Superdry shares dived in morning trading as investors digested yesterday’s investor vote which saw the return of co-founder Julian Dunkerton and a dramatic board exodus.
Shares in the troubled retailer fell 11 per cent to 445p this morning, adding to an eight per cent drop which the company suffered yesterday before markets closed.
The drop in share price comes in the wake of a swathe of resignations from Superdry’s directors, who are stepping down after the firm’s co-founder won a vote to return to the company’s board.
Shareholders voted by a narrow majority of 50.75 per cent to re-elect Dunkerton yesterday, in a major blow to the Superdry’s directors, who have previously threatened to resign after warning investors that the entrepreneur’s reappointment would be “extremely damaging”.
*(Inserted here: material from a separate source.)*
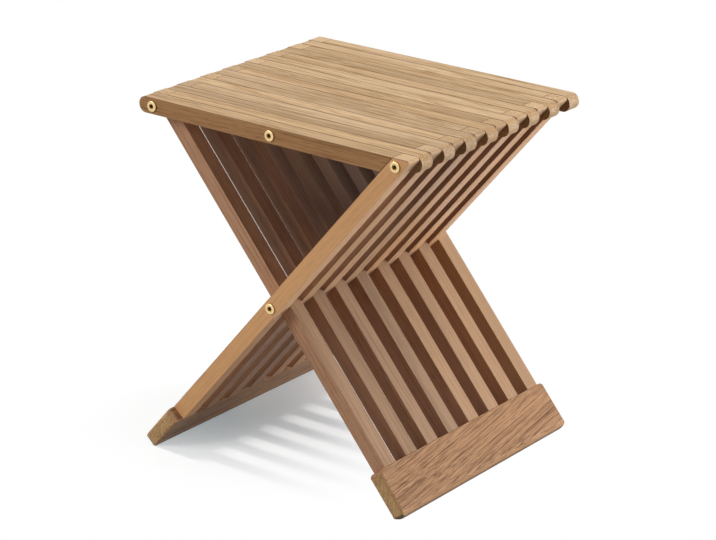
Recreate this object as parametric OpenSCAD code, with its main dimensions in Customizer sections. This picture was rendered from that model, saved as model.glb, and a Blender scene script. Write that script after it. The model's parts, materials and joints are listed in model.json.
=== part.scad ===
// Folding stool of square hardwood bars. Each half of the seat and each set of legs is a comb of bars.
// The combs mesh: odd planes hold a left seat slat and a left leg, even planes a right slat and a right leg.
// The left legs stand on the left foot and lean right, up to the right rod. The right legs mirror them.
// X runs along the seat slats, Y across them from front to back, and Z up. The origin is on the floor.

/* [Seat] */
// Height of the top of the seat above the floor
seat_height = 445; // [400:1:500]
// Distance between the left and the right seat rods
rod_span = 360; // [320:1:420]
// How far the seat slats reach past those rods
end_reach = 21; // [16:0.5:26]
// Height of a seat slat
slat_h = 20; // [18:0.5:26]
// Gap between a slat's cut end and the leg that it rests on
butt_gap = 0.3; // [0.2:0.1:1]

/* [Combs of bars] */
// Number of bars in each comb
bars = 8; // [5:1:10]
// Thickness of every slat and leg, from front to back
bar_t = 20.4; // [16:0.2:26]
// Gap between neighbouring bars
bar_gap = 0.6; // [0.3:0.1:1.5]

/* [Legs] */
// Height of the rod on which the legs cross
cross_height = 222.5; // [200:0.5:240]
// Width of a leg, seen from the front
leg_w = 20; // [18:0.5:26]
// Radius at the sharp tip of a leg's top
tip_round = 4; // [1:0.5:5]

/* [Feet] */
// Width of a foot bar, seen from the front
foot_w = 20; // [18:0.5:26]
// Height of a foot bar, measured along the legs
foot_h = 62; // [45:0.5:80]
// How far a foot reaches past its outer legs
foot_over = 12; // [4:0.5:20]
// Radius of a foot's corners, seen from the side
foot_corner = 8; // [2:0.5:14]
// Depth of the flat on which a foot stands
foot_flat = 0.5; // [0.2:0.1:1]
// Thickness of a leg's tenon, from front to back
tenon_t = 12; // [8:0.5:14]
// Width of a leg's tenon, seen from the front
tenon_w = 14; // [8:0.5:15]
// Length of a leg's tenon
tenon_len = 28; // [15:1:34]
// Play round a tenon in its mortise
tenon_play = 0.1; // [0.05:0.05:0.3]
// Gap between the feet when the stool is folded
closed_gap = 1.4; // [0.6:0.1:4]

/* [Rods and nuts] */
// Diameter of a rod
rod_d = 8; // [8:0.5:10]
// Play between a rod and the wall of its bore
rod_play = 0.08; // [0.05:0.01:0.1]
// Play between the left rod and the seat of its open claw in the right legs
claw_play = 0.2; // [0.1:0.05:0.4]
// Diameter of the studs at a rod's ends
stud_d = 6; // [4:0.5:6]
// Length of those studs
stud_len = 9; // [6:0.5:10]
// Play between a stud and its nut, and between a rod's shoulder and its nut
stud_play = 0.05; // [0.05:0.01:0.1]
// Diameter of a nut's head
nut_d = 13; // [11:0.5:16]
// Height of a nut's head
nut_head = 2.2; // [1.5:0.1:3]
// Width of the bevel round a nut's head
nut_bevel = 0.8; // [0.3:0.1:1]
// Length of a nut's shank in the wood
nut_shank = 14; // [13:0.5:18]
// Diameter of the dish in a nut's head
dish_d = 7.2; // [6.4:0.2:8]
// Depth of that dish
dish_depth = 0.9; // [0.4:0.1:1]
// Width across the flats of the hexagon in a nut
socket_af = 4.5; // [3:0.5:5]
// Depth of that hexagon below the dish
socket_depth = 2.4; // [1.5:0.1:3]

/* [Colours] */
// Colour of the seat slats
slat_colour = "#b9946a"; // ["#b9946a", "#a67c52", "#c8a67c"]
// Colour of the legs
leg_colour = "#b0855a"; // ["#b0855a", "#98704a", "#c09a70"]
// Colour of the feet
foot_colour = "#a8805a"; // ["#a8805a", "#8f6a45", "#b8946c"]
// Colour of the nuts
nut_colour = "#d4b45f"; // ["#d4b45f", "#c0a050", "#b8b8b0"]
// Colour of the rods
rod_colour = "#8c8c88"; // ["#8c8c88", "#b09048"]

/* [Hidden] */
ROD_NAMES = ["left", "middle", "right", "cross"];
END_NAMES = ["front", "back"];
$fn = 96;

LEFT = -1;
RIGHT = 1;
FRONT = -1;
BACK = 1;

pitch = bar_t + bar_gap;
planes = 2 * bars;
stack_y = planes * pitch / 2;          // half the depth of the stack, with half a gap outside it
face_y = stack_y - bar_gap / 2;        // outer face of the first and the last bar

rod_x = rod_span / 2;
rod_z = seat_height - slat_h / 2;
end_x = rod_x + end_reach;
lean = atan2(rod_x, rod_z - cross_height);   // angle between a leg and the vertical
rod_places = [[-rod_x, rod_z], [0, rod_z], [rod_x, rod_z], [0, cross_height]];

foot_end_s = (cross_height - foot_w / 2 + foot_flat) / cos(lean);   // crossing rod to the foot's round edge
shoulder_s = foot_end_s - foot_h + foot_w / 2;                      // crossing rod to the leg's shoulder
foot_len = (planes - 1) * pitch - bar_gap + 2 * foot_over;

// The feet close until the inner corners of their tops are closed_gap apart
closed_lean = atan2(foot_w / 2, shoulder_s) + asin(closed_gap / 2 / norm([foot_w / 2, shoulder_s]));
fold_angle = 2 * (lean - closed_lean);

bore_d = rod_d + 2 * rod_play;
claw_side = rod_d / 2 + claw_play / 2;  // rod's middle to a side of the claw's mouth, which is a little narrower
claw_turn = fold_angle / 2;
claw_reach = 2 * leg_w;                // past the leg's side
rod_shoulder_y = face_y - nut_shank - stud_play;
hex_d = socket_af / cos(30);
tip_steps = 10;                        // short flats in the rounding at a leg's tip
tenon_root = 5;                        // how far a tenon runs on into its leg, and a mortise out of its foot
reach = 4 * seat_height;               // longer than any bar, for trimming

function numbered(stem) = [for (i = [1:bars]) str(stem, i)];

// Left slats and left legs take the odd planes, right ones the even planes
function plane_of(side, i) = side == LEFT ? 2 * i - 1 : 2 * i;
function plane_y(plane) = -stack_y + (plane - 1) * pitch + bar_gap / 2;

// X at the height z on a line that runs along a left leg, at the distance dn to the right of its middle line
function leg_line_x(z, dn) = (z - cross_height) * tan(lean) + dn / cos(lean);

// A front view, drawn in X and Z, as a bar in one plane
module in_plane(plane) {
    translate([0, plane_y(plane) + bar_t, 0]) rotate([90, 0, 0]) linear_extrude(bar_t) children();
}

// Mirrors a left front view to the side asked for
module on_side(side) {
    mirror([side == RIGHT ? 1 : 0, 0]) children();
}

module bores(places) {
    for (p = places) translate(p) circle(d = bore_d);
}

// Front view of a left seat slat: round outer end, and a cut end that rests on a left leg
module slat_view() {
    cut = -leg_w / 2 - butt_gap;
    difference() {
        union() {
            translate([-end_x + slat_h / 2, rod_z]) circle(d = slat_h);
            polygon([
                [-end_x + slat_h / 2, rod_z - slat_h / 2],
                [leg_line_x(rod_z - slat_h / 2, cut), rod_z - slat_h / 2],
                [leg_line_x(rod_z + slat_h / 2, cut), rod_z + slat_h / 2],
                [-end_x + slat_h / 2, rod_z + slat_h / 2]]);
        }
        bores([rod_places[0], rod_places[1]]);
    }
}

// Front view of a left leg: its top is flush with the seat, and its sharp tip is rounded off
module leg_view() {
    aside = leg_w / 2 * [cos(lean), -sin(lean)];
    shoulder = [0, cross_height] - shoulder_s * [sin(lean), cos(lean)];
    run = tip_round / tan((90 - lean) / 2);   // the tip to where its rounding starts
    middle = [leg_line_x(seat_height, leg_w / 2) - run, seat_height - tip_round];
    turn = (90 + lean) / tip_steps;
    polygon([
        shoulder - aside,
        [leg_line_x(seat_height, -leg_w / 2), seat_height],
        for (k = [0:tip_steps]) middle + tip_round * [sin(k * turn), cos(k * turn)],
        shoulder + aside]);
}

// The opening that lets the left rod leave the right legs while the stool folds, drawn round the rod at rest.
// Its upper side points outwards, and its lower side is turned down from that by half the angle of the fold
module claw_view() {
    out = [-cos(claw_turn), -sin(claw_turn)];
    under = [sin(claw_turn), -cos(claw_turn)];
    circle(rod_d / 2 + claw_play);
    polygon([
        [0, claw_side],
        [-claw_reach, claw_side],
        claw_reach * out + claw_side * under,
        claw_side * under]);
}

// Places what is drawn with its Z along the left or right legs, and its origin on the crossing rod
module along_leg(side) {
    translate([0, 0, cross_height]) rotate([0, -side * lean, 0]) children();
}

// A leg's tenon, or its mortise, which is larger by the play on every side
module tenon(side, plane, play = 0) {
    start_y = plane_y(plane) + (bar_t - tenon_t) / 2;
    along_leg(side) translate([-tenon_w / 2 - play, start_y - play, -shoulder_s - tenon_len - play])
        cube([tenon_w + 2 * play, tenon_t + 2 * play, tenon_len + tenon_root + 2 * play]);
}

module seat_slat(side, i) {
    color(slat_colour) in_plane(plane_of(side, i)) on_side(side) slat_view();
}

module left_leg(i) {
    color(leg_colour) {
        in_plane(plane_of(LEFT, i)) difference() {
            leg_view();
            bores([rod_places[2], rod_places[3]]);
        }
        tenon(LEFT, plane_of(LEFT, i));
    }
}

module right_leg(i) {
    color(leg_colour) {
        in_plane(plane_of(RIGHT, i)) difference() {
            on_side(RIGHT) leg_view();
            bores([rod_places[3]]);
            translate(rod_places[0]) claw_view();
        }
        tenon(RIGHT, plane_of(RIGHT, i));
    }
}

// A rectangle with round corners
module rounded_square(size, r) {
    translate([r, 0]) square([size.x - 2 * r, size.y]);
    translate([0, r]) square([size.x, size.y - 2 * r]);
    for (x = [r, size.x - r], y = [r, size.y - r]) translate([x, y]) circle(r);
}

// A foot bar carries one comb of legs in mortises. Its lower edge is round, with a narrow flat on the floor
module foot(side) {
    start_y = plane_y(plane_of(side, 1)) - foot_over;
    color(foot_colour) difference() {
        intersection() {
            along_leg(side) translate([0, start_y + foot_len, 0])
                rotate([90, 0, 0]) linear_extrude(foot_len) {
                    translate([0, -foot_end_s]) circle(d = foot_w);
                    translate([-foot_w / 2, -foot_end_s]) square([foot_w, foot_end_s - shoulder_s]);
                }
            along_leg(side) translate([-foot_w / 2, start_y, -foot_end_s - foot_w / 2])
                rotate([90, 0, 90]) linear_extrude(foot_w) rounded_square([foot_len, foot_h], foot_corner);
            translate([-reach / 2, -reach / 2, 0]) cube(reach);
        }
        for (i = [1:bars]) tenon(side, plane_of(side, i), tenon_play);
    }
}

// A rod with a thinner stud at each end, over which the nuts go
module rod(place) {
    color(rod_colour) translate([place.x, 0, place.y]) rotate([90, 0, 0]) {
        cylinder(d = rod_d, h = 2 * rod_shoulder_y, center = true);
        cylinder(d = stud_d, h = 2 * (rod_shoulder_y + stud_len), center = true);
    }
}

// A round-headed nut, drawn with its head up and the seat of its head at zero
module nut_body() {
    translate([0, 0, -nut_shank]) cylinder(d = rod_d, h = nut_shank);
    cylinder(d = nut_d, h = nut_head - nut_bevel);
    translate([0, 0, nut_head - nut_bevel]) cylinder(d1 = nut_d, d2 = nut_d - 2 * nut_bevel, h = nut_bevel);
}

// The dish and the hexagon in a nut's head, and the hole for the rod's stud
module nut_hollows() {
    dish_z = nut_head - dish_depth;
    translate([0, 0, dish_z]) cylinder(d1 = hex_d, d2 = dish_d, h = dish_depth);
    translate([0, 0, dish_z - socket_depth]) cylinder(d = hex_d, h = socket_depth + dish_depth, $fn = 6);
    translate([0, 0, -nut_shank - stud_play])
        cylinder(d = stud_d + 2 * stud_play, h = stud_len + 2 * stud_play);
}

module nut(place, end) {
    color(nut_colour) translate([place.x, end * face_y, place.y]) rotate([-end * 90, 0, 0])
        difference() {
            nut_body();
            nut_hollows();
        }
}

for (i = [1:bars]) {
    seat_slat(LEFT, i);
    seat_slat(RIGHT, i);
    left_leg(i);
    right_leg(i);
}
foot(LEFT);  // left_foot
foot(RIGHT);  // right_foot
for (r = [0:3]) {
    rod(rod_places[r]);
    nut(rod_places[r], FRONT);
    nut(rod_places[r], BACK);
}
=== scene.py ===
"""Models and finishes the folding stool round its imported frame, with a studio floor, lamps and camera."""

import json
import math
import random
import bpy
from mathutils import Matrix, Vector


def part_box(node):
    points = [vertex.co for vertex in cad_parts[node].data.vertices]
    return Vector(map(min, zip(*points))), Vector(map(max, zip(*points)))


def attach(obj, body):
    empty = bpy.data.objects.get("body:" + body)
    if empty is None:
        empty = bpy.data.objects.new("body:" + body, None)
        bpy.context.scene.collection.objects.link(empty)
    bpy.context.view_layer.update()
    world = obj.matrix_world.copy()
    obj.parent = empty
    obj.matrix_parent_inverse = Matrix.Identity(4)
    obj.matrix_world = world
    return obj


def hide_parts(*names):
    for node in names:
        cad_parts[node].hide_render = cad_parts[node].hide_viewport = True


bl_info = {
    "name": "Folding stool",
    "version": (1, 0, 0),
    "blender": (4, 5, 0),
    "location": "View3D > Sidebar > Stool",
    "description": "Folding stool of hardwood bars with brass nuts, in a plain studio",
    "category": "Object",
}

import bmesh
import bpy
from mathutils import Matrix, Vector

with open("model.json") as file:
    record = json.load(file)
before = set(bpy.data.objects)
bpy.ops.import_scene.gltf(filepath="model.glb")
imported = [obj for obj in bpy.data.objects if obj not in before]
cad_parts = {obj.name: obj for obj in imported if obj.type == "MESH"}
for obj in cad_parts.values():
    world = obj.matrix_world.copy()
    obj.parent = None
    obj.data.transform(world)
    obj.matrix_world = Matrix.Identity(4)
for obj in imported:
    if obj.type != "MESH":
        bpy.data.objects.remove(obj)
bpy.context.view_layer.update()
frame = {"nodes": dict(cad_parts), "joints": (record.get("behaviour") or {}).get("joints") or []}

LEFT, RIGHT = -1, 1
SIDES = {LEFT: "left", RIGHT: "right"}
ENDS = {"front": -1, "back": 1}
RODS = ("left", "middle", "right", "cross")
BARS = sum(1 for n in frame["nodes"] if n.startswith("left_leg_"))
LEG_BODY = {LEFT: "left_leg_frame", RIGHT: "right_leg_frame"}
SEAT_BODY = {LEFT: "left_seat_half", RIGHT: "right_seat_half"}
ROD_BODY = {"left": SEAT_BODY[LEFT], "middle": SEAT_BODY[RIGHT], "right": LEG_BODY[LEFT], "cross": LEG_BODY[LEFT]}


def middle_of(node):
    """The middle of a CAD node's box."""
    low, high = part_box(node)
    return (low + high) / 2


ROD_AT = {r: middle_of(f"{r}_rod") for r in RODS}
SLAT_LOW, SLAT_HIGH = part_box("left_seat_slat_1")
SEAT_TOP = SLAT_HIGH.z
SEAT_END = -SLAT_LOW.x
FACE_Y = -SLAT_LOW.y
SLAT_H = SLAT_HIGH.z - SLAT_LOW.z
CROSS = ROD_AT["cross"]
LEAN = math.atan2(ROD_AT["right"].x - CROSS.x, ROD_AT["right"].z - CROSS.z)
FOLD = math.radians(next(j for j in frame["joints"] if j["name"] == "fold")["range_deg"][1])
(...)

Chairman Peter Bamford, chief executive Euan Sutherland, finance chief Ed Barker and remuneration committee chair Penny Hughes all stepped down with immediate effect last night, while four other directors are set to stand down on 1 July.
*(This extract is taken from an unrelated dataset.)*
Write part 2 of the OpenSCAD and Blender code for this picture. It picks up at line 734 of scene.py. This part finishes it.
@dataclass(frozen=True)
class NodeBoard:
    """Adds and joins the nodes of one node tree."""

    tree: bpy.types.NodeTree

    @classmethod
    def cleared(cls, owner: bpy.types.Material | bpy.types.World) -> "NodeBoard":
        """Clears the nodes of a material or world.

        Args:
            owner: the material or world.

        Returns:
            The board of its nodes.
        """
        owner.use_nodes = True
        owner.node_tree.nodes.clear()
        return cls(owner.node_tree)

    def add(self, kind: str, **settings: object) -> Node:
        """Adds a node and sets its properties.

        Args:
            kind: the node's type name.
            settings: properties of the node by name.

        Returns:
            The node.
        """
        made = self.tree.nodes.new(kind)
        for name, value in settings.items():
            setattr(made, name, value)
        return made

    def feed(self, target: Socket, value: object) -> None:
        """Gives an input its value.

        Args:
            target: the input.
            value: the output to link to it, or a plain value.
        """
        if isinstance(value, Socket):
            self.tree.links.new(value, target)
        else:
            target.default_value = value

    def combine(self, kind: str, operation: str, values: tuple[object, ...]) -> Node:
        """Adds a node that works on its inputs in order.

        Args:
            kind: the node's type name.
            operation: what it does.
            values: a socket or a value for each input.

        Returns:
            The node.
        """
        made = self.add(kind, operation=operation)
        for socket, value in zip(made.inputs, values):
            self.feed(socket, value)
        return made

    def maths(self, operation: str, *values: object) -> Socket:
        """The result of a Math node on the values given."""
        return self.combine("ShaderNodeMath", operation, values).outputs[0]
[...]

UBS and Investec, as brokers to Superdry, have both also resigned.
Dunkerton is set to take over as interim chief executive while Peter Williams – the former Boohoo chair who also narrowly won a vote to return to the board yesterday – has been appointed as Superdry’s chairman.
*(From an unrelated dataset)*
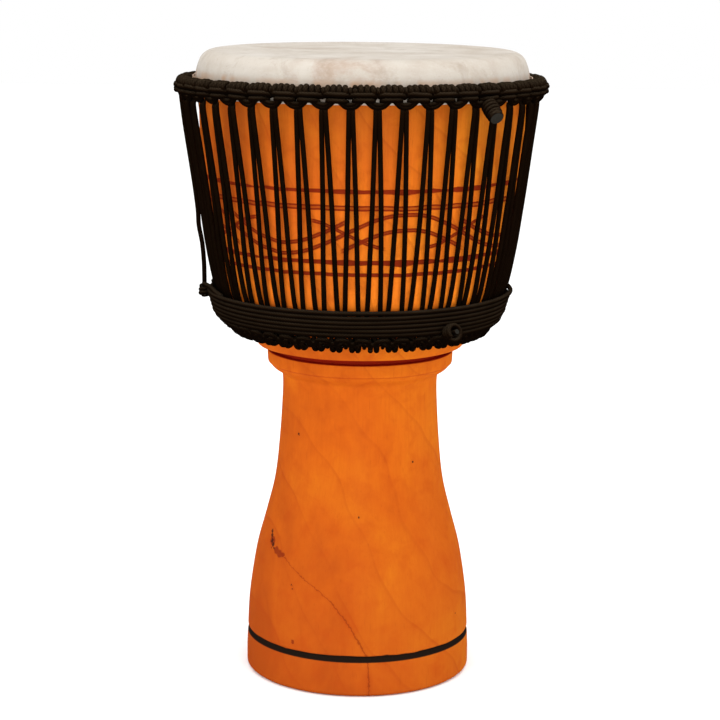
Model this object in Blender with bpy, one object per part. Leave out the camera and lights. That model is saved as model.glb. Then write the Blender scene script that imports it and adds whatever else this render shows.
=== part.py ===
"""Rope-tuned djembe: a goblet of turned wood, a goatskin head and a cage of braided rope.

Units are metres, +Z is up and the foot stands on z = 0. Angles run round the drum from its
front, which looks along -Y, towards +X.
"""
import bpy
import bmesh
from math import ceil, cos, radians, sin, tau
from mathutils import Vector

# ---- driving dimensions ----------------------------------------------------------------
HEAD_Z = 0.635             # top of the playing surface
EDGE_R, EDGE_Z = 0.1480, 0.6195        # centre of the rounded bearing edge's arc
EDGE_ROUND = 0.0155        # radius of the skin's outer face where it bends over that edge
SKIN = 0.0008              # thickness of the goatskin
LOOPS = 44                 # hitch loops on each ring, so 88 runs of lacing
ROPE_R = 0.0022            # rope, drawn a little slim so that neighbours stay clear
GAP = 0.0003               # clearance between pieces that lie against each other

CROWN_R, CROWN_Z = 0.1795, 0.6052      # centre line of the crown ring
FLESH_R, FLESH_Z = 0.1705, 0.5955      # centre line of the flesh hoop in the skin's fold
BOTTOM_R, BOTTOM_Z = 0.1250, 0.3620    # centre line of the bottom ring
RING_WIRE = 0.0032         # radius of the steel rod of the crown and bottom rings
FLESH_WIRE = 0.0030        # radius of the flesh hoop's rod
HITCH_R = 0.0080           # outer radius of the rope wrapped round a ring
HITCH_HOLLOW = 0.0049      # radius of the hollow that the ring's rod lies in
SLOT_OUTSIDE = 22          # degrees to each side of the slot where the rope mass opens
SLOT_INSIDE = 28           # the same at the hollow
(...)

Kate Heseltine, an analyst at Edison Investment Research, said: "A change is as good as a rest. But the resignation of the entire Board of Superdry and its two brokers following co-founder Julian Dunkerton’s narrow victory vote yesterday to return as chief executive, monumental as it may be, is really only the tip of the iceberg where necessary change is concerned.
"From here the hard work begins to turn around the fortunes of this once darling retailer that has seen its sales and profits, and the share price, plummet over the past year. Of course, there is ongoing debate over whether the problems relate to legacy issues versus strategic initiatives implemented during Euan Sutherland’s tenure as chief executive. It seems likely that Dunkerton will want to address the online strategy and the ranges, including recent plans to diversify beyond the core sweatshirts and jackets offering and branch out into childrenswear, whilst filling a number of boardroom vacancies and attempting to maintain unity throughout the organisation.
"In the face of so much uncertainty once thing seems abundantly clear, that Dunkerton remains as passionate about the success of this global brand as he was when it first floated on the stock market almost a decade ago, and that is no bad thing."